Um a um, os ministros do Supremo negam a possibilidade, argumentando que cada “paciente” é um “paciente” e o que cabe para Lula não cabe, ao menos necessariamente, para os outros da Lava Jato. E o jornalista Carlos Alberto Sardenberg lembra que, pela psicanálise, se tantos precisam insistir que não cabe, é justamente porque cabe – ou pode caber.
Há
excitação entre condenados e alvoroço entre seus advogados, mas, quando a
Segunda Turma do STF decidiu pela suspeição de Moro, o ministro Gilmar
Mendes enumerou fatos que distinguem a situação de Lula da dos demais e
jogam luz no que seria uma perseguição política específica.
A
esses fatos: prisão coercitiva de Lula sem motivo; divulgação de uma conversa
obtida fora do prazo legal entre ele e a então presidente Dilma Rousseff,
para impedir sua posse na Casa Civil; o vazamento de partes da delação do
ex-ministro Antonio Palocci às vésperas da eleição. Sem falar nos
diálogos da The Intercept Brasil e no ponto fraco de Moro: o cargo no
governo Bolsonaro, com as urnas ainda quentes.
Dificilmente
houve algo assim em relação a empreiteiros, executivos da Petrobrás e de
empresas privadas, governadores e parlamentares, os peixes graúdos da Lava
Jato. Logo, a estratégia no Supremo para evitar o tal “efeito sistêmico” é
focar em Lula como alvo político, diferentemente dos demais.
Toda
decisão envolvendo Lula mexe com eleição, paixões, temores e ímpetos golpistas,
porque tem dois efeitos opostos para Jair Bolsonaro em
2022. Ajuda, porque a polarização fortalece a unidade do seu lado e pode atrair
parte do centro – caso não se encontre, como não se encontrou até hoje – uma
alternativa competitiva. Mas ameaça porque, afinal, Lula é Lula.
Bolsonaro
está irado, enfraquecido, nas mãos de um Centrão que não é de brincadeira e
pressionado até por líderes do capital e, claro, pelos Estados Unidos de Joe
Biden. Nada está fácil. Covid, registros de morte pela cloroquina, Orçamento
maluco, corrosão do meio ambiente, terra arrasada na política externa e a
diligência de STF, TCU e MP. A economia teria de ser um sucesso estupendo para
equilibrar. Não é nem será.
Assim,
Bolsonaro perde todas na CPI da Covid: não queria a CPI e ela foi
instalada; achou que teria maioria, não tem; tentou tirar Randolfe Rodrigues da
vice e Renan Calheiros da relatoria, perdeu; e Omar Aziz foi o “menos ruim”, o
que restou ao Planalto para a presidência, mas ele não vai sabotar a comissão,
até porque é do Amazonas, exemplo de dor, asfixia e tragédia.
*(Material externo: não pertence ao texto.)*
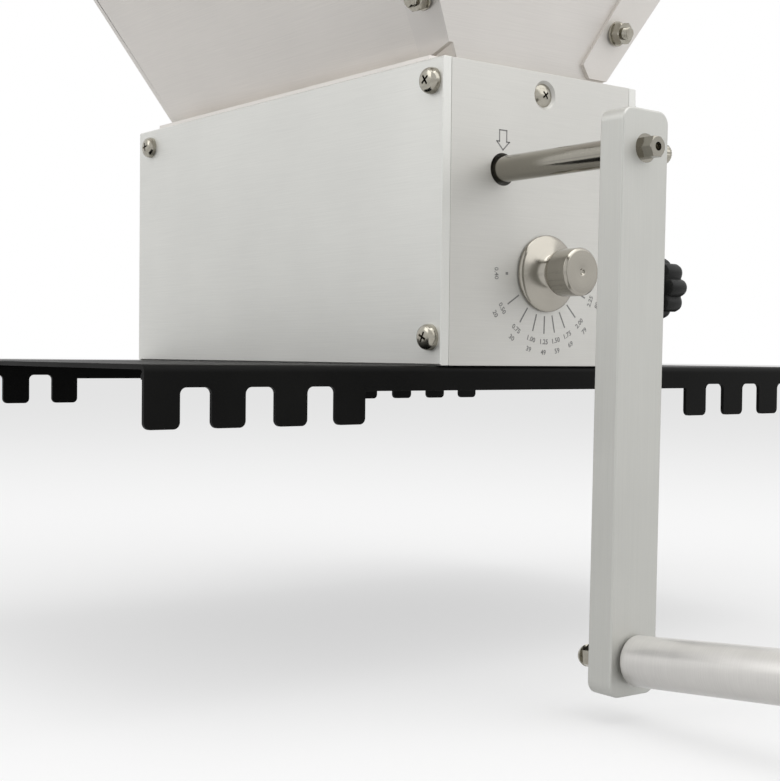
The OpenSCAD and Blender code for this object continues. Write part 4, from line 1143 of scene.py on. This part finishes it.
@dataclass
class Hopper:
    """Four folded sheets bolted at their laps."""

    fold: float = 2.2
    cut_edge: float = 0.11
    nut: tuple[float, float] = (10.0, 4.8)
    washer: tuple[float, float] = (12.0, 1.2)
    bolt_past_nut: float = 3.0
    grip: float = 4.05

    def build(self) -> None:
        """Bends the sheets and sets out the bolts, washers and nuts."""
        for side in ("front", "back", "right", "left"):
            piece = broken(f"hopper_{side}", f"hopper_{side}_sheet", self._weight, self.fold, 4)
            # End sheets take the darker, painted-shade tone; front and back sheets take the lighter, painted-light
            # tone.
            finish = PAINTED_SHADE_HOPPER_END_SHEET if side in ("right", "left") else PAINTED_LIGHT_HOPPER_SIDE_SHEET
            dressed(piece, "frame", finish, Slot.HOPPER, f"hopper_{side}")
        self._bolts()
        small = RaisedScrew(SCREW_STEEL, **{"Head Diameter": 5.6, "Thread Diameter": 3.0,
                                            "Rise": 0.25, "Length": 6.0})
        lip = (148.7 + 2.0) * MM
        spots = [centre_of(points) for points in islands("hopper_foot_screws")]
        dressed(small.set_out("hopper_lip_screws", [
            Place(Vector((p.x, p.y, lip)), Way.UP.vector, 31.0 * i) for i, p in enumerate(spots)]),
            "frame", SCREW_STEEL, Slot.SCREW, "hopper_foot_screws")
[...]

Resta a Bolsonaro atiçar sua turba contra o Supremo, pelos votos de Lula, os governadores, cara a cara com a pandemia, e a mídia, que relata toda a história. Parte do plano é martelar que essa turba é o “povo”. Se 200 ou 500 alucinados atacarem de novo o prédio do STF, Bolsonaro apoiará: “Não jogarei o ‘meu’ Exército contra o ‘povo’!”. Saberemos então, finalmente, qual foi sua intenção ao derrubar toda a cúpula militar. A que saiu defendia a Constituição. A que entrou se escuda no “povo”, esse “povo”?